Patti Smith, poet, novelist, musician, and National Book Award recipient, proclaimed: “In times of strife, we have our imagination, we have our creative impulse, which are things that are more important than material things. They are the things that we should magnify”. She and I share a birthday, I must add.
Giving fully into the creative process we touch our most wild, authentic selves. Something primal and restorative happens to me with music and dance amongst other creative acts. Growing up, music and eventually dance, free writing, and literature were the only forms of therapy I got. Now, I see creativity and self-expression in any form as a medicine that is often forgotten. Activating the creative fire in my clients seems to access the poetry of their soul, giving meaning-rich metaphor to their lived experience and what is often untouched, unseen, and inexpressible by their ego.
Jungian psychoanalyst, author and trauma specialist Donald Kalsched invoked the power of the soul of the Earth, as well as art and creativity in human healing/mitigating suffering by saying, “Sometimes an inner experience can release us from our deforming mirrors. For example, good literature, film, music, an ‘epiphany’ of beauty in the natural world, or an experience of a numinous vision or dream may evoke our truer deeper selves, liberating us momentarily from the deforming images we have acquired and allowing us to see through into a deeper truth about ourselves and our potential life . . . our potential wholeness.”
How do we strip away the loops of this head-bent down technological shit show that facilitated disconnection from being home in ourselves and uplevel unfettered creativity?
Despite seeing the word authenticity tossed around in self-help and social media circles like it is a sport itself, I find little time, space or thought is left for soul making, for self-exploration. If one is not truly finding ways to express oneself, freely and without judgment or attachment to the outcome, one can remain in the dark about one’s own sense of Self, because that which has the most meaning and is the most enlivening tends to be hidden in the unconscious.

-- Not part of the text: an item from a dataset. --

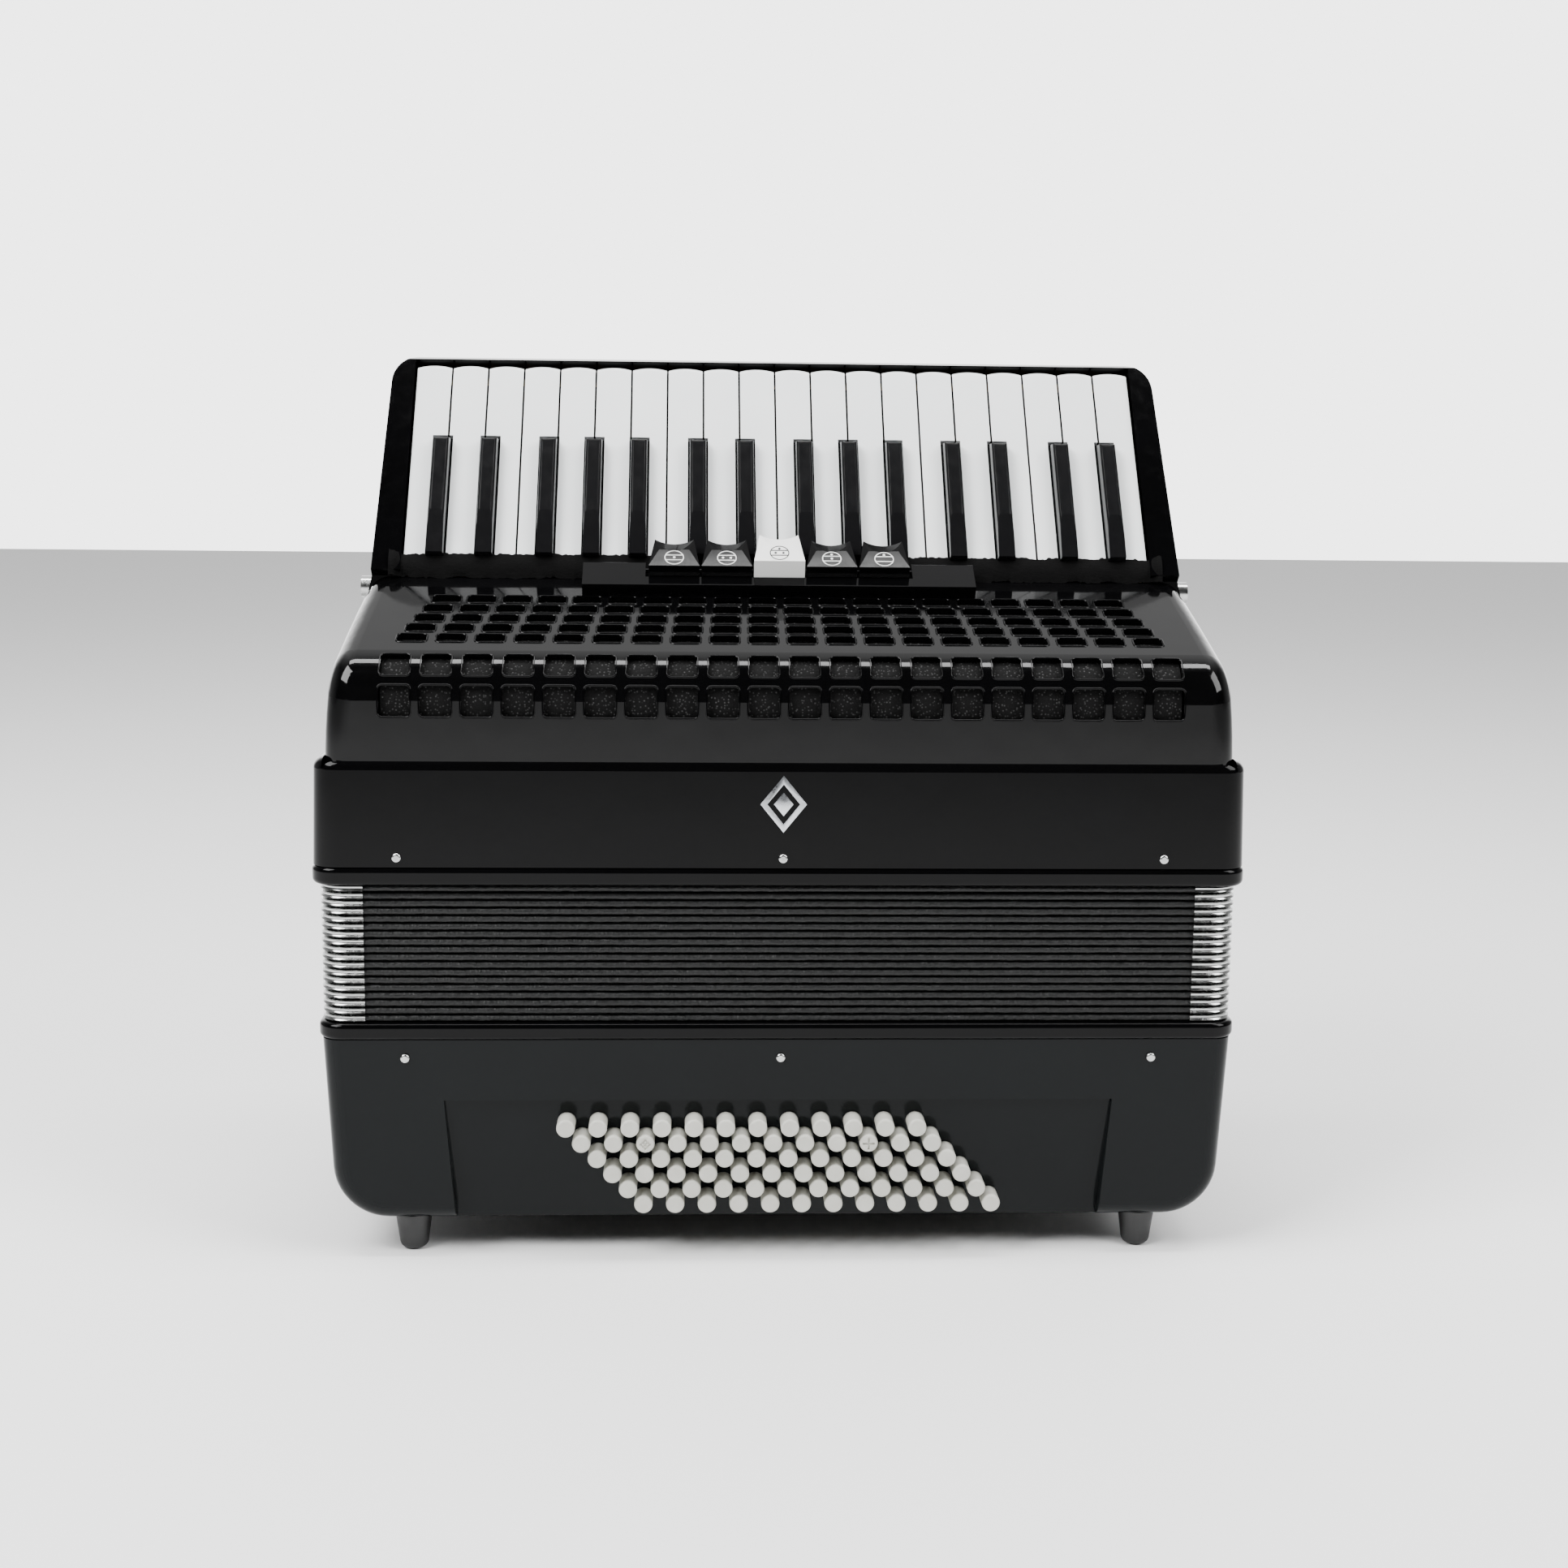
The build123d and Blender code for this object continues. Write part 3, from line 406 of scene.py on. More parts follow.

Elizabeth Gilbert, writer and definitely champion of creativity coyly and reverently noted this about all humans, “I say this with all confidence, because I happen to believe we are all walking repositories of buried treasure. I believe this is one of the oldest and most generous tricks the universe plays on us as human beings, both for its own amusement and ours: The universe buries strange jewels within us all, and then stands back to see if we can find them.”